Women in the 19th century society had a particular role they had to play as defined by their relationships. So, what does a society do when thousands of young women are suddenly single?

“The Confederacy wanted widows to mourn in a particular way,” said Elder.

During the Civil War, there was very strict mourning etiquette. A widow must mourn for two and a half years (as opposed to a widower’s three months). She is not to flirt, she is not to dance, and she must wear long, black veils and dresses.

Despite the social expectations placed on widows, these women utilized their unfortunate situation for political and social benefit.

“If  a woman who lost her husband continued to support the cause, that was a really powerful endorsement. If a widow said enough is enough...that is a powerful indictment against the war,” said Elder.

According to Elder, widows were aware of their social capital. Widows who faced greater economic consequences wrote to their local politicians and generals requesting food, money, or a job in payment for their husband’s sacrifice.
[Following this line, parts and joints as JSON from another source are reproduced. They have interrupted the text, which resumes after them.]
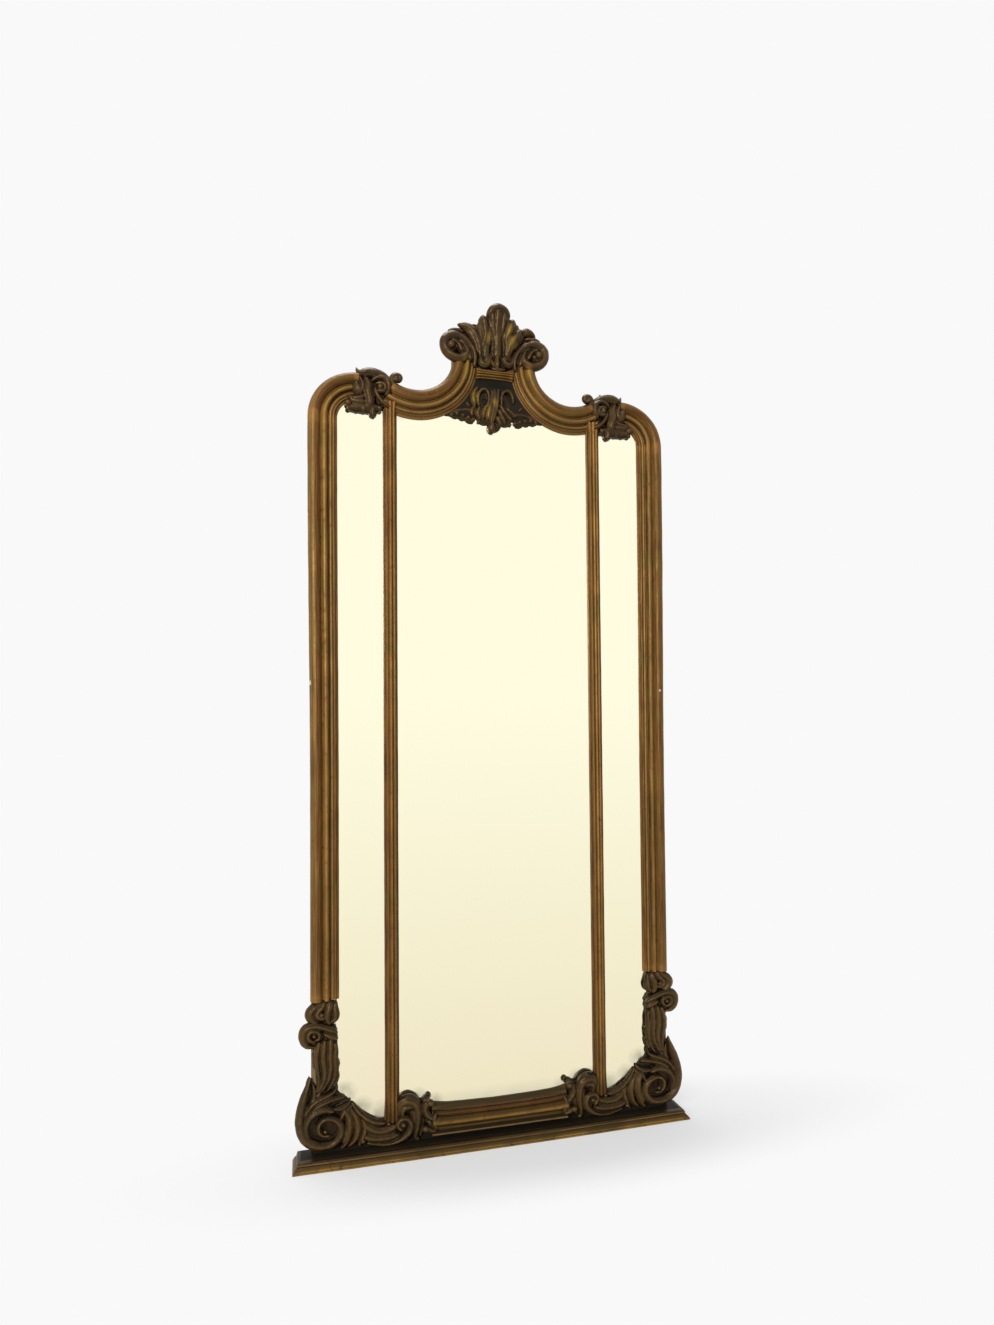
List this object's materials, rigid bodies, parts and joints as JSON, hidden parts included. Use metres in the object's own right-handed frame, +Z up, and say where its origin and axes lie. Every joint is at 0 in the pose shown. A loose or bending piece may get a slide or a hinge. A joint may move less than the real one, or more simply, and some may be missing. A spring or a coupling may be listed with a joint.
{
  "type": "trumeau mirror",
  "caption": "Tall standing pier mirror: scrolled arched crest, three panes between reeded mullions, carved gilded frame on a stepped plinth, folding hanger rings behind.",
  "frame": {"origin": "middle of the plinth's underside", "axes": "+Z up, -Y out of the mirror's face towards the viewer, +X to the viewer's right"},
  "size_m": [0.9122, 0.0767, 1.8999],
  "materials": {
    "gilding": "aged gilding over red bole, brown toned",
    "carved_gilding": "bronze-brown patina over carved gilding",
    "dark_wood": "stained near black",
    "pine": "old bare pine",
    "mirror_glass": "old silvered plate",
    "steel": "dull zinc plate"
  },
  "bodies": {
    "frame": {"back_stile_left": "pine", "back_stile_right": "pine", "backboard_centre_left": "pine", "backboard_centre_right": "pine", "backboard_left": "pine", "backboard_right": "pine", "base_scroll_left": "carved_gilding", "base_scroll_right": "carved_gilding", "batten_lower": "pine", "batten_screws": "steel", "batten_upper": "pine", "bottom_moulding": "gilding", "bottom_rail": "pine", "console_leaf_left": "carved_gilding", "console_leaf_right": "carved_gilding", "corner_volute_left": "carved_gilding", "corner_volute_right": "carved_gilding", "crest_bar": "gilding", "crest_palmette": "carved_gilding", "crest_scroll_left": "carved_gilding", "crest_scroll_right": "carved_gilding", "fringe_left": "carved_gilding", "fringe_right": "carved_gilding", "glass_centre": "mirror_glass", "glass_left": "mirror_glass", "glass_right": "mirror_glass", "hanger_plate_left": "steel", "hanger_plate_right": "steel", "hanger_screws": "steel", "head_board": "pine", "mullion_left": "gilding", "mullion_right": "gilding", "pendant_palmette": "carved_gilding", "plinth_board": "dark_wood", "plinth_moulding_front": "gilding", "plinth_moulding_left": "gilding", "plinth_moulding_right": "gilding", "rail_scroll_left": "carved_gilding", "rail_scroll_right": "carved_gilding", "scroll_moulding_left": "gilding", "scroll_moulding_right": "gilding", "shoulder_moulding_left": "gilding", "shoulder_moulding_right": "gilding", "shoulder_rosette_left": "carved_gilding", "shoulder_rosette_right": "carved_gilding", "stile_knop_left": "carved_gilding", "stile_knop_right": "carved_gilding", "stile_moulding_left": "gilding", "stile_moulding_right": "gilding", "tympanum_panel": "dark_wood"},
    "ring_left": {"hanger_ring_left": "steel"},
    "ring_right": {"hanger_ring_right": "steel"}
  },
  "joints": [
    {"name": "ring_left_swing", "type": "hinge", "parent": "frame", "child": "ring_left", "pos_m": [-0.392, 0.0341, 1.45], "axis": [1, 0, 0], "range_deg": [0, 180]},
    {"name": "ring_right_swing", "type": "hinge", "parent": "frame", "child": "ring_right", "pos_m": [0.392, 0.0341, 1.45], "axis": [1, 0, 0], "range_deg": [0, 180]}
  ]
}
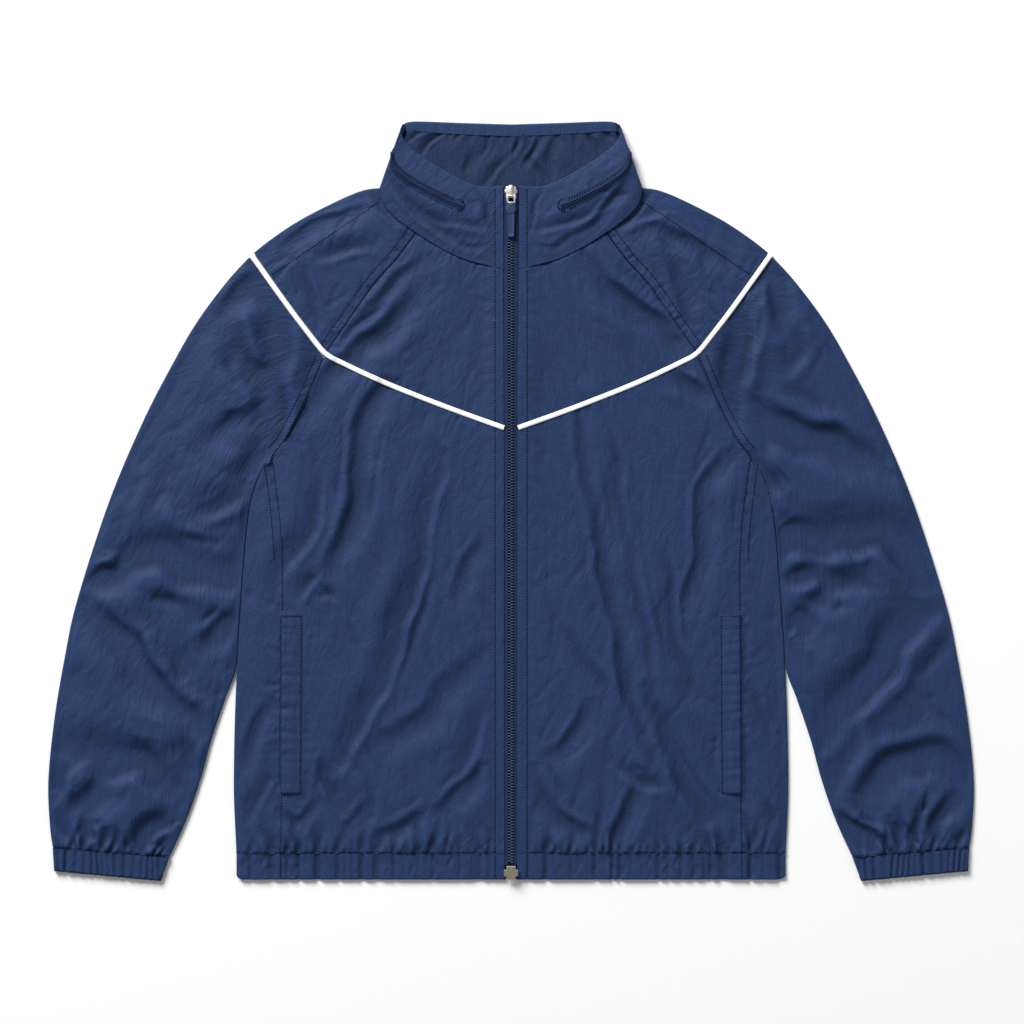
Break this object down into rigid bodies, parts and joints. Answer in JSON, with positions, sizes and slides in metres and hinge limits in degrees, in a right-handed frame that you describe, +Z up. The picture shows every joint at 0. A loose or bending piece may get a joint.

“Their husbands were sacrificed for a cause that lost, which prompts the question: was it worth it?”

Researching the confederacy gave Elder some complicated questions to ask herself.

“I had to wrestle with the fact that many of the confederate widows I researched did own slaves and had someone to do all the cooking, cleaning, and household tasks while they mourned,” said Elder. 

Elder seeks to explore more than just one perspective of the Civil War. She believes that the words of the people should construct history and historians should follow the sources where they lead, “rather than how history was done immediately after the war when historians and writers tried to present a particular view of the south that was politicized. They manipulated info to tell a certain story.”